1. La magnanimité vise deux fins. L'une est la fin queue recherche : c'est une grande œuvre que le magnanime entreprend selon sa capacité. Et à cet égard la présomption s'oppose par excès à la magnanimité, car la présomption entreprend une grande œuvre qui dépasse sa capacité. D'autre part la magnanimité vise la matière qu'elle emploie de la façon requise, et qui est l'honneur. Et à cet égard c'est l'ambition qui s'oppose par excès à la magnanimité. Or, il n'est pas contradictoire qu'à des points de vue différents il y ait plusieurs extrêmes pour un seul juste milieu.
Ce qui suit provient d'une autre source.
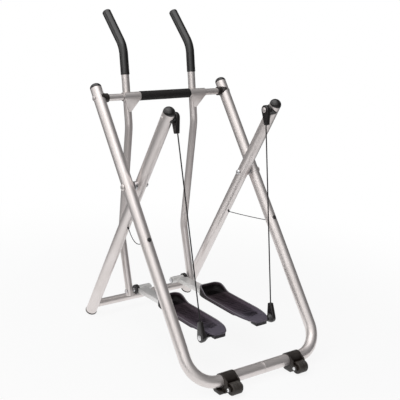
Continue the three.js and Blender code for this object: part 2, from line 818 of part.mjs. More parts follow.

2. Ceux qui sont constitués en dignité, à cause de la supériorité de leur position, ont droit à être honorés. Et à cet égard, l'appétit désordonné des dignités ressortit à l'ambition. Car si quelqu'un désirait de façon déréglée une dignité non pour être honoré, mais pour un exercice de cette dignité qui dépasserait sa capacité, il ne serait pas ambitieux, mais présomptueux.

3. Le faste extérieur lui-même se rattache à l'honneur, aussi est-il habituel de rendre honneur à ceux qui le déploient. Tel est le sens de Jacques (Jacques 2.2) : « S'il entre dans votre assemblée un homme à bague d'or, au costume resplendissant, et que vous lui disiez : ‘Toi, assieds-toi là,’ etc. » Aussi l'ambition ne concerne-t-elle pas le faste extérieur, sinon ce qui ressortit à l'honneur.